• _Goal of the exercise_
Nothing but the lines from the line that contains "Write the three.js" through the line that contains "wasm.setup();" should appear in the output, each reproduced exactly.
++++++++
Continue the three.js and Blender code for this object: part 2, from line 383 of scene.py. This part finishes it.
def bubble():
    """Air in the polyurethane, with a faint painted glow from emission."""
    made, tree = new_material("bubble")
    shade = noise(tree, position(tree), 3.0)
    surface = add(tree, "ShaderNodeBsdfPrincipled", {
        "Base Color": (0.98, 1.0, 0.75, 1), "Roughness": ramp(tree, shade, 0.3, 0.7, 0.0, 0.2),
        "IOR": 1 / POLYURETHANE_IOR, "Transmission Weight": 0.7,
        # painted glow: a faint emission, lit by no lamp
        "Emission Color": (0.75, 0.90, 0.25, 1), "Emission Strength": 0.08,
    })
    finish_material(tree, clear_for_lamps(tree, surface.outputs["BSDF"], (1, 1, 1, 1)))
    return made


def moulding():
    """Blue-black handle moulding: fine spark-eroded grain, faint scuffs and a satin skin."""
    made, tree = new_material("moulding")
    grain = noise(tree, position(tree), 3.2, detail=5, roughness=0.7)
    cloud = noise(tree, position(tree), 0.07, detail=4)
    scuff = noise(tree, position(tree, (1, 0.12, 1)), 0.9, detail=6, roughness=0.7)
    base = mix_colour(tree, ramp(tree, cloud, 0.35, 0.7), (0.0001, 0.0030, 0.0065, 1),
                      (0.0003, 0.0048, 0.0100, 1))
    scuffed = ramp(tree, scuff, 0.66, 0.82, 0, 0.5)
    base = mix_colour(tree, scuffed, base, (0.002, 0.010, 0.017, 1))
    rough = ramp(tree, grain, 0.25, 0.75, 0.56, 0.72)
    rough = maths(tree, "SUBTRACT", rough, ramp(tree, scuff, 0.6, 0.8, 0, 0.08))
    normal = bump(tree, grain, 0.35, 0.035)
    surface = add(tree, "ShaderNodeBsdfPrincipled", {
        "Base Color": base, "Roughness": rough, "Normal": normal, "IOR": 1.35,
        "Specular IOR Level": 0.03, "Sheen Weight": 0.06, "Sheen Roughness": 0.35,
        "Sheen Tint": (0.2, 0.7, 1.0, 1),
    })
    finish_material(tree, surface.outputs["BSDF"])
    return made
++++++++
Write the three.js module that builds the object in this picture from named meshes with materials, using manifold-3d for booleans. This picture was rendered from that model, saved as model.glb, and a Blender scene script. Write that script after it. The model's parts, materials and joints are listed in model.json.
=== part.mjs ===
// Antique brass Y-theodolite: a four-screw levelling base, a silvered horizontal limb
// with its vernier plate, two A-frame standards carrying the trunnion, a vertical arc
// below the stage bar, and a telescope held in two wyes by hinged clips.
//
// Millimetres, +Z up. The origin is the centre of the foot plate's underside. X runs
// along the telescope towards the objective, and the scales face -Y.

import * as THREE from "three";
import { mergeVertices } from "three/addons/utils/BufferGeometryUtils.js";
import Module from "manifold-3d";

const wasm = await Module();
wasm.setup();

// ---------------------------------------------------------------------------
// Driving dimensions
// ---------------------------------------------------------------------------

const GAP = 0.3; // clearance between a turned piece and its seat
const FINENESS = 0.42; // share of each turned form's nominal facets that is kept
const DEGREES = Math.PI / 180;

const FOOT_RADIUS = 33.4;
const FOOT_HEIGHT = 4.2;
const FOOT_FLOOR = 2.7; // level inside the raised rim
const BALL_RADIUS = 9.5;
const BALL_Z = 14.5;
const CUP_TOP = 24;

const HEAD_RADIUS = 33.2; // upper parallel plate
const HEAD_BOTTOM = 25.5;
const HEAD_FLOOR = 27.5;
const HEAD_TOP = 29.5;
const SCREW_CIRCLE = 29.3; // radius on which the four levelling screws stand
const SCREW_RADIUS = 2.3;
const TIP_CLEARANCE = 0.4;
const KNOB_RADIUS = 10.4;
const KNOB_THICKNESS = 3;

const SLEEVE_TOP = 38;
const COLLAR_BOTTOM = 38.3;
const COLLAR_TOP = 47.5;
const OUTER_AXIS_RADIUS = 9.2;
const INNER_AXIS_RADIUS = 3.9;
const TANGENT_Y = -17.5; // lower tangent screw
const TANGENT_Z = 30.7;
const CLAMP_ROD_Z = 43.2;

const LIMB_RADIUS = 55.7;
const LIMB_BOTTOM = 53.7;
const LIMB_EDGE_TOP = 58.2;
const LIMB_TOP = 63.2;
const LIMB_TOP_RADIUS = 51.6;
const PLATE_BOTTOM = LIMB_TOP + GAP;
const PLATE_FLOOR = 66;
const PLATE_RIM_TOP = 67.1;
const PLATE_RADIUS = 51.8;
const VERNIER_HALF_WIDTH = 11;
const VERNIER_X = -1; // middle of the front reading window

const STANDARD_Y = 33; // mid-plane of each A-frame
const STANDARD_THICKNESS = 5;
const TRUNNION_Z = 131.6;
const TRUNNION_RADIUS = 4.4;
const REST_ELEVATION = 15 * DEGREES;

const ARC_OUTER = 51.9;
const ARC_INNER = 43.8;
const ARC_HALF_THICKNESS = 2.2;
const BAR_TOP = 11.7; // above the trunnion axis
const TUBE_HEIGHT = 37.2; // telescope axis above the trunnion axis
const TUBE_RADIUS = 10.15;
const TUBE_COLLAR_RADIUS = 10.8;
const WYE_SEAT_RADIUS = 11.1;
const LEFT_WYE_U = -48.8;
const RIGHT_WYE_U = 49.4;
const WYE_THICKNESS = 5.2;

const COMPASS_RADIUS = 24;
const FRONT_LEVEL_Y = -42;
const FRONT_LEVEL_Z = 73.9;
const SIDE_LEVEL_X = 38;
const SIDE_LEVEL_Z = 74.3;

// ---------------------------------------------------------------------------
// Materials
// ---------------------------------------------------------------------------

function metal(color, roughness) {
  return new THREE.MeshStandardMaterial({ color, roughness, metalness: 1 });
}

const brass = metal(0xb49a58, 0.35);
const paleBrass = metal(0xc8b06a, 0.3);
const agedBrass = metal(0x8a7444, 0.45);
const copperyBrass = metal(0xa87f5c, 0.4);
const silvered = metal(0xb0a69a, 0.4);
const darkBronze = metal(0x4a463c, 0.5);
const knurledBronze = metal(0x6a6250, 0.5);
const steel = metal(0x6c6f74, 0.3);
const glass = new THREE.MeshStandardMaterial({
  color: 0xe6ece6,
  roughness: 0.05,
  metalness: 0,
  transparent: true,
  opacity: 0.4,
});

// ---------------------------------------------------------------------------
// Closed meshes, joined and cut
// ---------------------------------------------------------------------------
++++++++
• _Response_
Write the three.js module that builds the object in this picture from named meshes with materials, using manifold-3d for booleans. This picture was rendered from that model, saved as model.glb, and a Blender scene script. Write that script after it. The model's parts, materials and joints are listed in model.json.
=== part.mjs ===
// Antique brass Y-theodolite: a four-screw levelling base, a silvered horizontal limb
// with its vernier plate, two A-frame standards carrying the trunnion, a vertical arc
// below the stage bar, and a telescope held in two wyes by hinged clips.
//
// Millimetres, +Z up. The origin is the centre of the foot plate's underside. X runs
// along the telescope towards the objective, and the scales face -Y.

import * as THREE from "three";
import { mergeVertices } from "three/addons/utils/BufferGeometryUtils.js";
import Module from "manifold-3d";

const wasm = await Module();
wasm.setup();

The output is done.